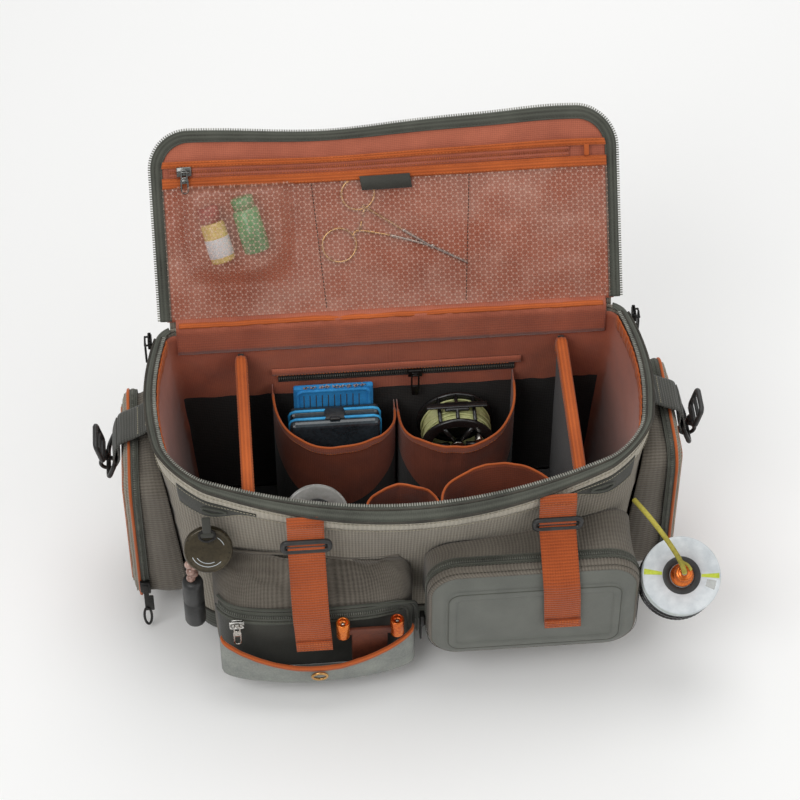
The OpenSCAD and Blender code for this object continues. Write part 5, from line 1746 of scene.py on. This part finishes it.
def makeBottle(node, x, z, r, body, cap, tilt, stuff, capStuff):
    turn = metres(lidTurn @ Matrix.Translation(Vector((x, -r - 1, z)))
                  @ Matrix.Rotation(math.radians(-tilt), 4, "Y") @ Matrix.Translation(Vector((0, 0, -body / 2))))
    glass = lathe([(0, 0), (r * 0.75, 0), (r * 0.95, 0.8), (r, 2.4), (r, body - 4), (r * 0.9, body - 1.4),
                   (r * 0.66, body), (0, body)], 40, turn)
    piece(node + "_glass", glass, stuff, "lid", (node,))
    top = lathe([(r * 0.6, body), (r * 0.84, body), (r * 0.86, body + cap - 1.2), (r * 0.7, body + cap), (0, body + cap)],
                36, turn)
    piece(node + "_cap", top, capStuff, "lid")
    wrap = lathe([(r * 1.005, 6), (r * 1.02, 6.4), (r * 1.02, body * 0.6), (r * 1.005, body * 0.6 + 0.4)], 40, turn)
    piece(node + "_wrap", wrap, stuff if node == "bottle_green" else labelPaper, "lid")


makeBoxAndFoam()
makeReel()
makeClearSpool()
makeToolBar()
makeRetractor()
makeSpools()
makeForceps()
makeBottle("bottle_yellow", -162, 80, 11.8, 40, 15, 14, yellowGlass, redCap)
makeBottle("bottle_green", -130, 90, 12.6, 44, 11, 14, greenGlass, greenGlass)
print("tackle made")


floor = bpy.data.meshes.new("floor")
ground = bmesh.new()
bmesh.ops.create_grid(ground, x_segments=1, y_segments=1, size=4)
ground.to_mesh(floor)
ground.free()
floorObject = bpy.data.objects.new("floor", floor)
floorObject.location.z = -0.0005
bpy.context.scene.collection.objects.link(floorObject)
paint, paintTree, paintSurface = newMaterial("floorPaint")
paintSurface.inputs["Base Color"].default_value = linear("#fbfbfa")
paintSurface.inputs["Roughness"].default_value = 0.9
floor.materials.append(paint)
world = bpy.data.worlds.new("studio")
world.use_nodes = True
world.node_tree.nodes["Background"].inputs["Color"].default_value = (1, 1, 1, 1)
world.node_tree.nodes["Background"].inputs["Strength"].default_value = 0.42
bpy.context.scene.world = world
bpy.context.scene.view_settings.view_transform = "Standard"
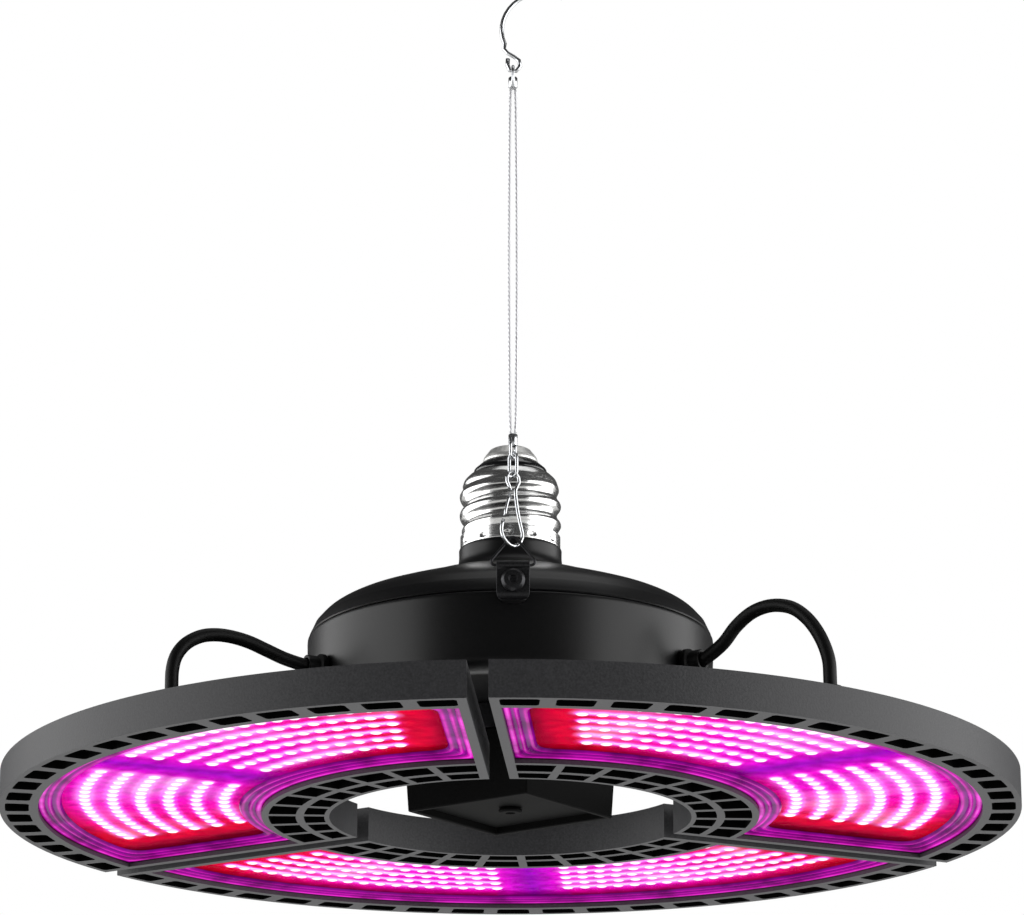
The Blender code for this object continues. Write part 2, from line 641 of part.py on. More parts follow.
def add_driver(finish):
    """Circuit board and its tall parts, standing on the housing's floor on a ring of posts."""
    base = Matrix.Translation((0, 0, lift(0)))
    floor = BASE_Z + HOUSING_WALL + GAP
    board_low = floor + BOARD_LIFT
    board_high = board_low + BOARD_SHEET
    board = rod("driver_board", BOARD_R, board_low, board_high, 40)
    obj = add_object("driver_board", board, finish["green_board"], None, base)
    post = rod("board_post", POST_R, floor, board_low + BOARD_SHEET / 2, 12)
    for k in range(3):
        place = base @ turn_z(30 + 120 * k) @ Matrix.Translation((POST_RING_R, 0, 0))
        unite(obj, add_object(f"board_post_{k + 1}", post, None, None, place))
    seat = board_high + GAP
    core = prism("transformer", [square(TRANSFORMER_HALF)], seat, seat + TRANSFORMER_HEIGHT)
    place = base @ Matrix.Translation((TRANSFORMER_X, 0, 0))
    add_object("transformer", core, finish["component"], None, place)
    top = seat + CAPACITOR_HEIGHT
    can = turned("bulk_capacitor", [(0, seat), (CAPACITOR_R, seat), (CAPACITOR_R, top - 1.0 * MM),
                                    (CAPACITOR_R - 0.8 * MM, top), (0, top)], 24)
    place = base @ Matrix.Translation((*CAPACITOR_AT, 0))
    add_object("bulk_capacitor", can, finish["component"], None, place)
    low, high = CHOKE_R
    top = seat + CHOKE_HEIGHT
    choke = turned("filter_choke", [(low, seat), (high, seat), (high, top), (low, top)], 24, closed=True)
    place = base @ Matrix.Translation((*CHOKE_AT, 0))
    add_object("filter_choke", choke, finish["component"], None, place)


def screw_shell_mesh():
    """The threaded shell: a wall whose radius follows a knuckle thread that fades in and out."""
    bottom = NECK_TOP + GAP
    thread_low = CAP_SKIRT_TOP
    thread_high = thread_low + THREAD_PITCH * THREAD_TURNS
    middle = (CAP_THREAD_R + CAP_ROOT_R) / 2
    swing = (CAP_THREAD_R - CAP_ROOT_R) / 2
    rows = round(7 * THREAD_TURNS)
    heights = [thread_low + (thread_high - thread_low) * k / rows for k in range(rows + 1)]
    rings = [[(CAP_SKIRT_R, bottom)] * CAP_STEPS, [(CAP_SKIRT_R, thread_low - 0.8 * MM)] * CAP_STEPS]
    for z in heights:
        fade = min(1.0, (z - thread_low) / (0.5 * THREAD_PITCH), (thread_high - z) / (0.5 * THREAD_PITCH))
        ring = []
        for i in range(CAP_STEPS):
            phase = (z - thread_low) / THREAD_PITCH - i / CAP_STEPS + THREAD_START
            wave = math.cos(2 * math.pi * phase)
            ring.append((middle + swing * (fade * wave - (1 - fade) * 0.4), z))
        rings.append(ring)
    bore = CAP_ROOT_R - CAP_WALL
    shell_top = thread_high + 3.2 * MM
    for out, down in ((0.85, 2.0), (0.55, 0.9), (0.2, 0.0), (0.0, 0.0)):
        rings.append([(CAP_LIP_R + out * (CAP_THREAD_R - CAP_LIP_R - MM), shell_top - down * MM)] * CAP_STEPS)
    rings.append([(bore, thread_high - 0.4 * MM)] * CAP_STEPS)
    rings.append([(bore, bottom)] * CAP_STEPS)
    bm = bmesh.new()
    loops = []
    for ring in rings:
        loop = []
        for i, (radius, z) in enumerate(ring):
            angle = 2 * math.pi * i / CAP_STEPS
            loop.append(bm.verts.new((radius * math.cos(angle), radius * math.sin(angle), z)))
        loops.append(loop)
    for low, high in zip(loops, loops[1:] + loops[:1]):
        for i in range(CAP_STEPS):
            j = (i + 1) % CAP_STEPS
            bm.faces.new((low[i], high[i], high[j], low[j]))
    return mesh_from(bm, "screw_shell"), shell_top


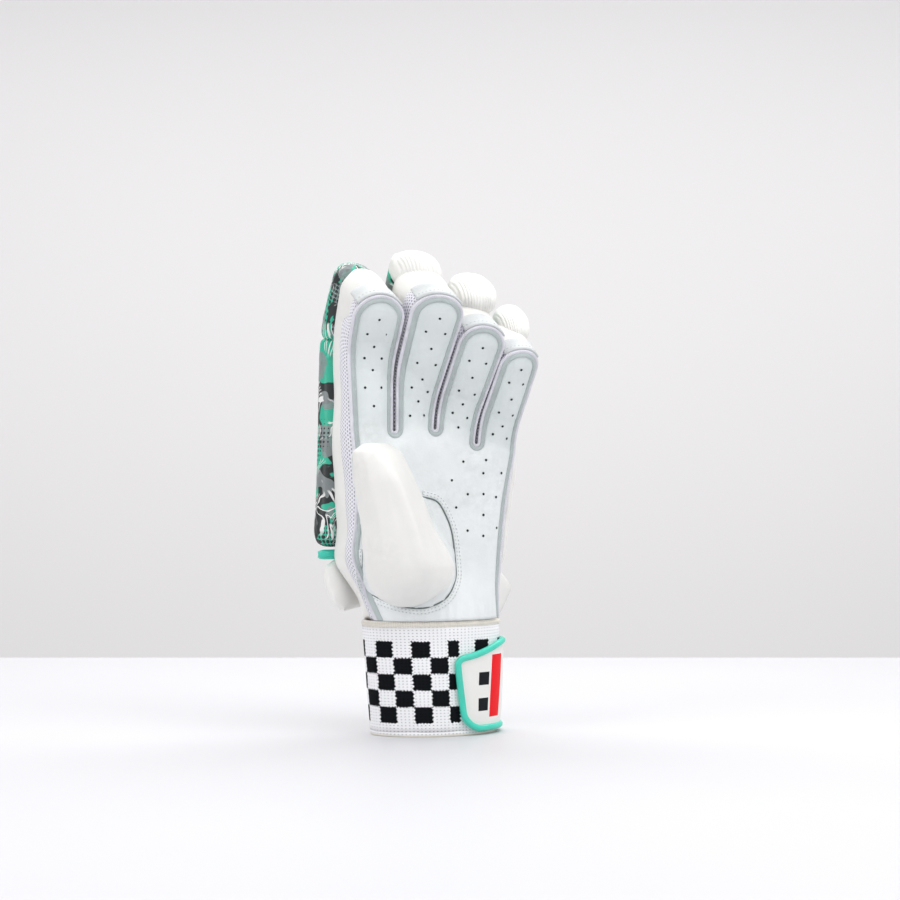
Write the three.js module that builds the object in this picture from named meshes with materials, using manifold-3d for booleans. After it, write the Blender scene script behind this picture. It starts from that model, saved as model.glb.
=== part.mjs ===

★ ★ ★ ★ ★

EXERCISE REQUIREMENTS = Repeat only the lines above, from the first line of the entries through the line that contains "wrap, stuff if", including both ends.

EXPECTED ANSWER =
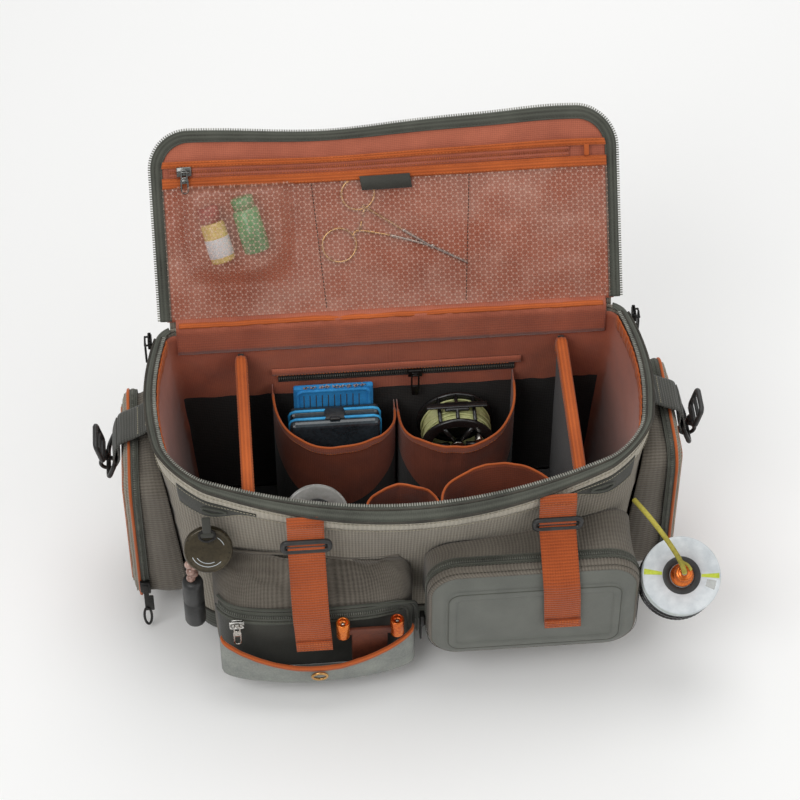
The OpenSCAD and Blender code for this object continues. Write part 5, from line 1746 of scene.py on. This part finishes it.
def makeBottle(node, x, z, r, body, cap, tilt, stuff, capStuff):
    turn = metres(lidTurn @ Matrix.Translation(Vector((x, -r - 1, z)))
                  @ Matrix.Rotation(math.radians(-tilt), 4, "Y") @ Matrix.Translation(Vector((0, 0, -body / 2))))
    glass = lathe([(0, 0), (r * 0.75, 0), (r * 0.95, 0.8), (r, 2.4), (r, body - 4), (r * 0.9, body - 1.4),
                   (r * 0.66, body), (0, body)], 40, turn)
    piece(node + "_glass", glass, stuff, "lid", (node,))
    top = lathe([(r * 0.6, body), (r * 0.84, body), (r * 0.86, body + cap - 1.2), (r * 0.7, body + cap), (0, body + cap)],
                36, turn)
    piece(node + "_cap", top, capStuff, "lid")
    wrap = lathe([(r * 1.005, 6), (r * 1.02, 6.4), (r * 1.02, body * 0.6), (r * 1.005, body * 0.6 + 0.4)], 40, turn)
    piece(node + "_wrap", wrap, stuff if node == "bottle_green" else labelPaper, "lid")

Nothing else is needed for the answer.